Workers at the University of Brighton struck last week against compulsory redundancies.
UCU union members walked out at 1pm last Thursday and returned to work on Monday.
Workers have now begun a work to rule.
Two workers at the university face compulsory redundancy. If this happens it would end the university’s 25-year policy of no compulsory redundancies.
The union also fears that bosses could close the Eastbourne campus, putting more jobs at risk.
And the university has already got rid of scores of workers. Some 90 workers left the university in September after accepting voluntary redundancies. UCU said some volunteered only “under threat of being made redundant if they did not”.
Temporary, hourly-paid lecturers are doing some of the work that was previously done by workers who have left.
Union members fear that bosses want more casualisation in the university.
Chair of the UCU coordinating committee Mark Abel said this casualisation harms “students’ education and the contractual terms of staff”.

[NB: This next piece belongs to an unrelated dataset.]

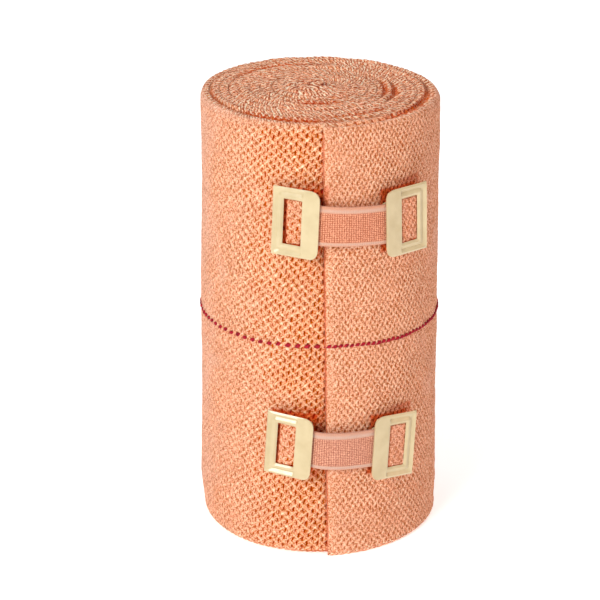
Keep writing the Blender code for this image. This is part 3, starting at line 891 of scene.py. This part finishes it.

If there is no agreement, UCU members plan to hold a two-day strike in December and further escalate their action in January. UCU members backed strikes by over 85 percent in a ballot.
UCU union members will begin balloting on strikes to defend pensions this week.
The ballot involves around 42,000 members at older universities who are part of the USS pension scheme.
The bosses’ Universities UK group wants to change the defined benefit scheme to a defined contribution one.
Some 87 percent backed industrial action to defend the scheme on a turnout of nearly 56 percent in an online consultation in October.
The ballot runs for seven weeks. A yes vote could see strikes at up to 70 universities.